### PROBLEM DETAILS
In the listing below, find the line holding "9 of scene.py. More parts follow." and the line holding "obj.data.transform(world)". Write out those two lines and all lines between, exactly, and nothing more.

### DATA TO USE
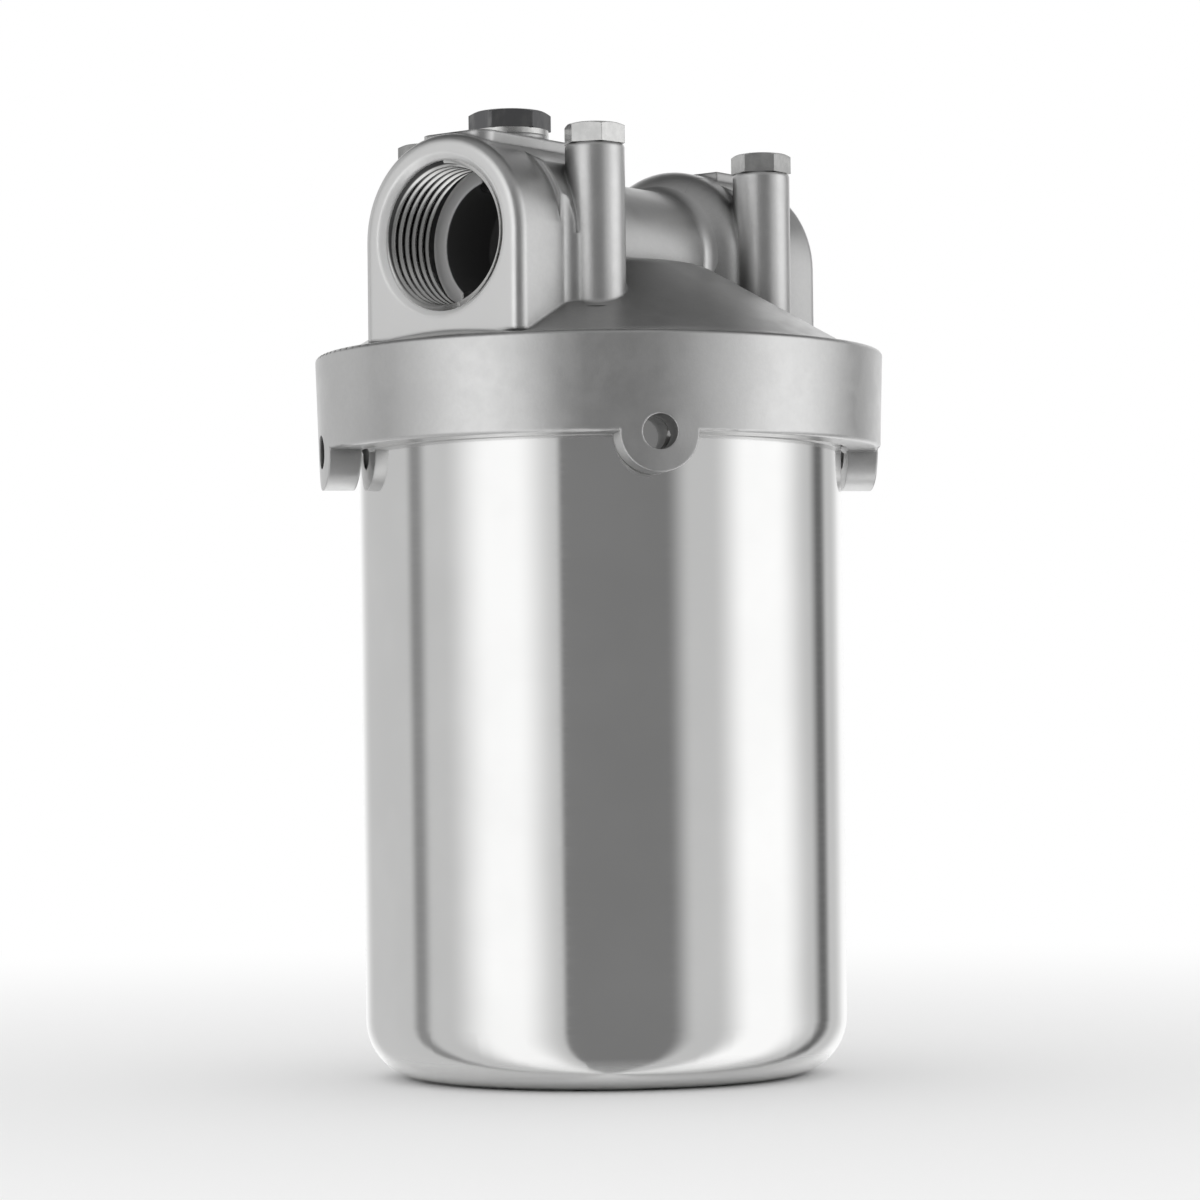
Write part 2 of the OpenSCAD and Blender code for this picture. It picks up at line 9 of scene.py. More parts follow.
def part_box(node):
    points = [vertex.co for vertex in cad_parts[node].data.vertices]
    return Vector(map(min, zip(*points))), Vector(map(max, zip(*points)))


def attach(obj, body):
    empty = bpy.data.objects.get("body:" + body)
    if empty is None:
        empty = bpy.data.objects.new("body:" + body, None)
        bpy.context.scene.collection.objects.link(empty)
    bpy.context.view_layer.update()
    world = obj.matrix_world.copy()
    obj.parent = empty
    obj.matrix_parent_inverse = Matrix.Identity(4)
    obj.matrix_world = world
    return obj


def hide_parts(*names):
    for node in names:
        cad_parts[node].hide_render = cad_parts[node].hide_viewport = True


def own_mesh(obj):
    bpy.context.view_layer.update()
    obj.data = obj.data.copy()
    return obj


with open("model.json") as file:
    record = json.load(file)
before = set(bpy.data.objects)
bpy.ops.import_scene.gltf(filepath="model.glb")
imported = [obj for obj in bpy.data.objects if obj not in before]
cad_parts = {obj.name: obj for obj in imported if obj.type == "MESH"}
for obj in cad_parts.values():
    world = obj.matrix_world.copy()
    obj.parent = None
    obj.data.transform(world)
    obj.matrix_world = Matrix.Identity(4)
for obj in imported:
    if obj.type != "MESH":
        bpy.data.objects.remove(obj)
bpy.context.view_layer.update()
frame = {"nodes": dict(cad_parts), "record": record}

* * *

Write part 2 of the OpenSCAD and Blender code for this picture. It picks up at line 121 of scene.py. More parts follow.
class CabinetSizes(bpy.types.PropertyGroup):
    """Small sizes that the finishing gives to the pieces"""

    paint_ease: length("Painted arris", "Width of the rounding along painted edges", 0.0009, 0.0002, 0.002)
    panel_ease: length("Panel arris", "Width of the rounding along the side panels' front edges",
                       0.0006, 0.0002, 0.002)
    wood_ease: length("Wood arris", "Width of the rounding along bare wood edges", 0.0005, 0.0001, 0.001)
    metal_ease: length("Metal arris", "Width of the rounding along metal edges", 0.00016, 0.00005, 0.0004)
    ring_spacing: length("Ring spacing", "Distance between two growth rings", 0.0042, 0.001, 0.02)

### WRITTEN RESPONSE
Write part 2 of the OpenSCAD and Blender code for this picture. It picks up at line 9 of scene.py. More parts follow.
def part_box(node):
    points = [vertex.co for vertex in cad_parts[node].data.vertices]
    return Vector(map(min, zip(*points))), Vector(map(max, zip(*points)))


def attach(obj, body):
    empty = bpy.data.objects.get("body:" + body)
    if empty is None:
        empty = bpy.data.objects.new("body:" + body, None)
        bpy.context.scene.collection.objects.link(empty)
    bpy.context.view_layer.update()
    world = obj.matrix_world.copy()
    obj.parent = empty
    obj.matrix_parent_inverse = Matrix.Identity(4)
    obj.matrix_world = world
    return obj


def hide_parts(*names):
    for node in names:
        cad_parts[node].hide_render = cad_parts[node].hide_viewport = True


def own_mesh(obj):
    bpy.context.view_layer.update()
    obj.data = obj.data.copy()
    return obj


with open("model.json") as file:
    record = json.load(file)
before = set(bpy.data.objects)
bpy.ops.import_scene.gltf(filepath="model.glb")
imported = [obj for obj in bpy.data.objects if obj not in before]
cad_parts = {obj.name: obj for obj in imported if obj.type == "MESH"}
for obj in cad_parts.values():
    world = obj.matrix_world.copy()
    obj.parent = None
    obj.data.transform(world)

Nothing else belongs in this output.